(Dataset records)
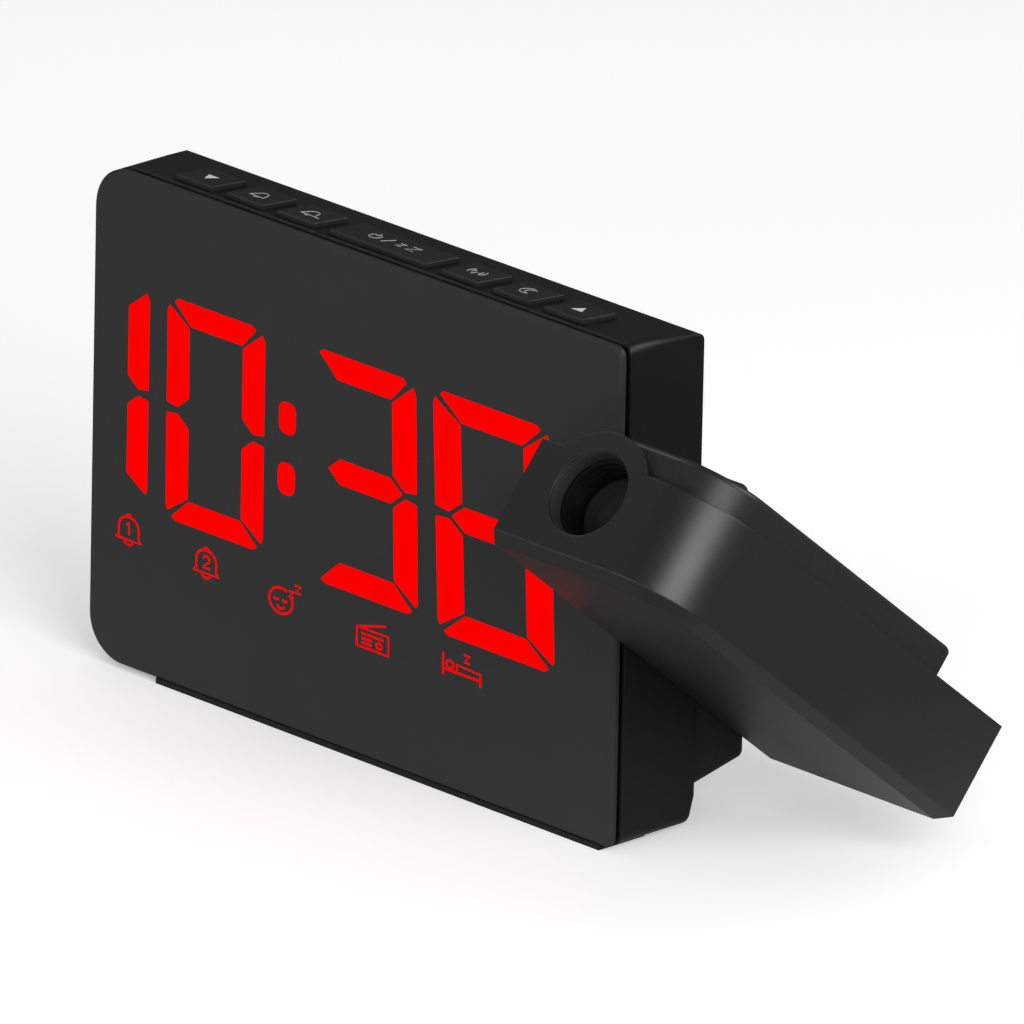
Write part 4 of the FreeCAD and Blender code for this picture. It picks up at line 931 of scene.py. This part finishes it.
@dataclass
class Studio:
    """Pale floor, soft lamps and the camera at the photograph's angle.

    `focal_ratio` is the picture's scale at the aim, in pixels per millimetre. The levels are
    parts of white: the surroundings light the object at `light_level`, and its sheen sees them
    less `sheen_dimming`, because the photographed plastic mirrors no white surroundings.
    """

    azimuth: float = 45.663
    elevation: float = 19.598
    roll: float = 1.2
    distance: float = 4.4356
    focal_ratio: float = 5.862
    aim: Place = (0.015, 0.0002, 0.046)
    aim_right_px: float = 58.04
    aim_up_px: float = 0.32
    picture_px: float = 1024.0
    sensor_mm: float = 36.0
    floor_size: float = 3.2
    floor_glow: float = 0.31
    near_reflection: float = 0.012
    far_reflection: float = 0.085
    light_level: float = 0.45
    sheen_dimming: float = 0.32

    def axes(self) -> tuple[Vector, Vector, Vector]:
        """Gives the camera's right, up and backward directions.

        Returns:
            Three unit vectors.
        """
        a, e, r = (math.radians(v) for v in (self.azimuth, self.elevation, self.roll))
        right = Vector((math.cos(a), math.sin(a), 0.0))
        back = Vector((math.sin(a) * math.cos(e), -math.cos(a) * math.cos(e), math.sin(e)))
        up = back.cross(right)
        rolled_right = math.cos(r) * right + math.sin(r) * up
        rolled_up = -math.sin(r) * right + math.cos(r) * up
        return rolled_right, rolled_up, back

    def camera(self) -> None:
        """Places the camera."""
        right, up, back = self.axes()
        aim = Vector(self.aim)
        aim += right * (self.aim_right_px / self.focal_ratio * MM)
        aim += up * (self.aim_up_px / self.focal_ratio * MM)
        data = bpy.data.cameras.new("camera")
        data.sensor_width = self.sensor_mm
        focal_px = self.focal_ratio * self.distance / MM
        data.lens = focal_px * data.sensor_width / self.picture_px
        data.clip_start, data.clip_end = 0.1, 50.0
        holder = bpy.data.objects.new("camera", data)
        turn = Matrix((right, up, back)).transposed().to_4x4()
        holder.matrix_world = Matrix.Translation(aim + back * self.distance) @ turn
        bpy.context.collection.objects.link(holder)
        bpy.context.scene.camera = holder

    def floor(self) -> None:
        """Lays the pale floor, which the camera sees as white but for the object's shadow.

        Sheens see it pale close by and darker further away.
        """
        deselect()
        bpy.ops.mesh.primitive_plane_add(size=self.floor_size, location=(0.0, 0.0, 0.0))
        floor = bpy.context.object
        floor.name = "floor"
        material, tree = new_tree("pale floor")
        path = add_node(tree, "ShaderNodeLightPath")
        place = add_node(tree, "ShaderNodeTexCoord").outputs["Object"]
        cloud = add_node(tree, "ShaderNodeTexNoise", {"Vector": place, "Scale": 4.0})
        tone = add_node(tree, "ShaderNodeMix", {
            "Factor": cloud.outputs["Fac"], "A": linear("#f6f6f6"),
            "B": linear("#f8f8f8")}, data_type="RGBA")
        shader = add_node(tree, "ShaderNodeBsdfDiffuse", {"Color": tone.outputs["Result"]})
        glow = add_node(tree, "ShaderNodeEmission", {
            "Color": (1.0, 1.0, 1.0, 1.0), "Strength": self.floor_glow})
        lifted = add_node(tree, "ShaderNodeAddShader")
        tree.links.new(shader.outputs["BSDF"], lifted.inputs[0])
        tree.links.new(glow.outputs["Emission"], lifted.inputs[1])
        seen = add_node(tree, "ShaderNodeMixShader", {"Fac": path.outputs["Is Camera Ray"]})
        tree.links.new(shader.outputs["BSDF"], seen.inputs[1])
        tree.links.new(lifted.outputs["Shader"], seen.inputs[2])
        reach = add_node(tree, "ShaderNodeMapRange", {
            "Value": path.outputs["Ray Length"], "From Min": self.near_reflection,
            "From Max": self.far_reflection})
        fading = add_node(tree, "ShaderNodeMix", {
            "Factor": reach.outputs["Result"], "A": linear("#f6f6f6"),
            "B": linear("#989898")}, data_type="RGBA")
        grey = add_node(tree, "ShaderNodeBsdfDiffuse", {"Color": fading.outputs["Result"]})
        sheen = add_node(tree, "ShaderNodeMixShader", {"Fac": path.outputs["Is Glossy Ray"]})
        tree.links.new(seen.outputs["Shader"], sheen.inputs[1])
        tree.links.new(grey.outputs["BSDF"], sheen.inputs[2])
        add_node(tree, "ShaderNodeOutputMaterial", {"Surface": sheen.outputs["Shader"]})
        floor.data.materials.append(material)

    def world(self) -> None:
        """Makes the surroundings: white to the camera and through glass, dim in sheens."""
        world = bpy.data.worlds.new("studio")
        bpy.context.scene.world = world
        world.use_nodes = True
        tree = world.node_tree
        tree.nodes.clear()
        path = add_node(tree, "ShaderNodeLightPath")
        direct = add_node(tree, "ShaderNodeMath", {
            0: path.outputs["Is Camera Ray"],
            1: path.outputs["Is Transmission Ray"]}, operation="MAXIMUM")
        level = add_node(tree, "ShaderNodeMapRange", {
            "Value": direct.outputs["Value"], "To Min": self.light_level, "To Max": 1.0})
        dim = add_node(tree, "ShaderNodeMath", {
            0: path.outputs["Is Glossy Ray"], 1: self.sheen_dimming}, operation="MULTIPLY")
        strength = add_node(tree, "ShaderNodeMath", {
            0: level.outputs["Result"], 1: dim.outputs["Value"]}, operation="SUBTRACT")
        light = add_node(tree, "ShaderNodeBackground", {
            "Color": (1.0, 1.0, 1.0, 1.0), "Strength": strength.outputs["Value"]})
        add_node(tree, "ShaderNodeOutputWorld", {"Surface": light.outputs["Background"]})

    def build(self) -> None:
        """Builds floor, light and camera."""
        self.floor()
        self.world()
        for box in SOFT_BOXES:
            box.build()
        self.camera()
        bpy.context.scene.view_settings.view_transform = "Standard"


def main() -> None:
    """Dresses the frame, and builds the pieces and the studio."""
    logging.basicConfig(level=logging.INFO)
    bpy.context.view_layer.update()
    finishes = Finishes()
    finishes.dress_nodes()
    LitTime(finishes).build()
    StatusSymbols(finishes).build()
    KeySymbols(finishes).build()
    LensHolePaintedLight(finishes).build()
    Studio().build()


if __name__ == "__main__":
    main()
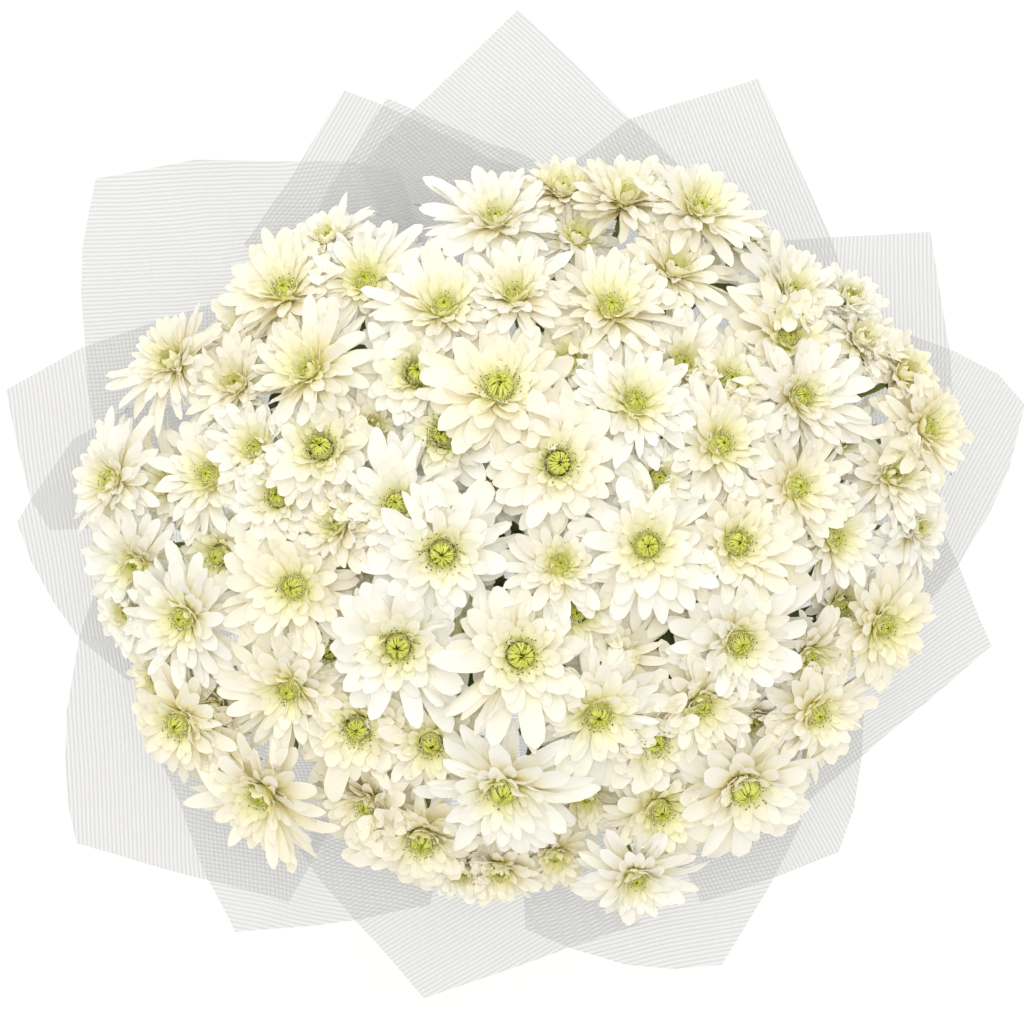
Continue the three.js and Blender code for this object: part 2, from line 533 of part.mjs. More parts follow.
SPRAYS.forEach((_, k) => place(`flower_spray_${two(k)}`, spraySolid(k), petal));
SPRAYS.forEach((_, k) => place(`stem_${two(k)}`, stemSolid(k), green));
LEAVES.forEach((row, i) => place(`leaf_${two(i)}`, leafSolid(row), leafy));
SHEETS.forEach((row, i) => place(`wrap_sheet_${i + 1}`, sheetSolid(row), mesh));
const profile = [[TIE.inner, -TIE.half], [TIE.outer, -TIE.half], [TIE.outer, TIE.half], [TIE.inner, TIE.half], [TIE.inner, -TIE.half]]
  .map(([r, z]) => new THREE.Vector2(r, z));
const ring = new THREE.LatheGeometry(profile, 28);
ring.rotateX(Math.PI / 2);
ring.translate(0, 0, WAIST_Z);
let band = solid(ring);
if (band.volume() < 0) band = solid(flipped(mergeVertices(ring, 1e-4)));
place('tie', band, twine);

export default group;
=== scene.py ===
"""Looks of a round hand-tied bouquet of white spray chrysanthemums in a collar of striped mesh sheets."""
import math

import bpy
import numpy as np
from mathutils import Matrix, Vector


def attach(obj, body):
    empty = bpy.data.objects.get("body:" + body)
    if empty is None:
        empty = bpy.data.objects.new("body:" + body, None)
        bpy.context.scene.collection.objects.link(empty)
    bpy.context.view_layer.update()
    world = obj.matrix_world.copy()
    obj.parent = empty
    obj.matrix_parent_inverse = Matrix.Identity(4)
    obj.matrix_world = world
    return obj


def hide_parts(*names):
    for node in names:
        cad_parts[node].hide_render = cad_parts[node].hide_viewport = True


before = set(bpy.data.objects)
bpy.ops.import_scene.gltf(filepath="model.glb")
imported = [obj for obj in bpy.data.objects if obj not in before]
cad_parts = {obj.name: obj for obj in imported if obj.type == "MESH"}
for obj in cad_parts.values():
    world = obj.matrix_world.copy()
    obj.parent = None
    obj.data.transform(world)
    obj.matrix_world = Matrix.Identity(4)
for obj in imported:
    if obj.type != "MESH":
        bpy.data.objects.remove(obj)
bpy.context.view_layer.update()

SHIFT = np.array([-2.386, -3.620, 0.0])  # mm, from the bouquet's own axis to the row frame
SEED = 20

# ---- numbers shared with the frame (mm) -----------------------------------------------------------
WAIST_Z, STEM_FOOT_R, STEM_TOP_R = 172.0, 2.9, 2.35
STALK_R, KNOT_R, HEAD_DEPTH = 1.35, 3.1, 12.0
SPIRAL_SLOPE, SPIRAL_GROWTH = 0.033, 0.0006
COLLAR_R, COLLAR_TOP_Z, COLLAR_BOTTOM_Z, FLARE_SLOPE = 20.5, 351.0, 180.0, 0.39
LAYER_STEP, LAYER_SPREAD, SHEET_T = 1.0, 4.2, 0.5
MASS_A, MASS_B, MASS_X, MASS_Y = 197.0, 165.0, 2.1, -10.3
PX = 0.4394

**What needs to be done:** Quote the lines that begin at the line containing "let band = solid(ring);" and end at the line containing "for node in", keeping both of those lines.

**Written answer:**
let band = solid(ring);
if (band.volume() < 0) band = solid(flipped(mergeVertices(ring, 1e-4)));
place('tie', band, twine);

export default group;
=== scene.py ===
"""Looks of a round hand-tied bouquet of white spray chrysanthemums in a collar of striped mesh sheets."""
import math

import bpy
import numpy as np
from mathutils import Matrix, Vector


def attach(obj, body):
    empty = bpy.data.objects.get("body:" + body)
    if empty is None:
        empty = bpy.data.objects.new("body:" + body, None)
        bpy.context.scene.collection.objects.link(empty)
    bpy.context.view_layer.update()
    world = obj.matrix_world.copy()
    obj.parent = empty
    obj.matrix_parent_inverse = Matrix.Identity(4)
    obj.matrix_world = world
    return obj


def hide_parts(*names):
    for node in names:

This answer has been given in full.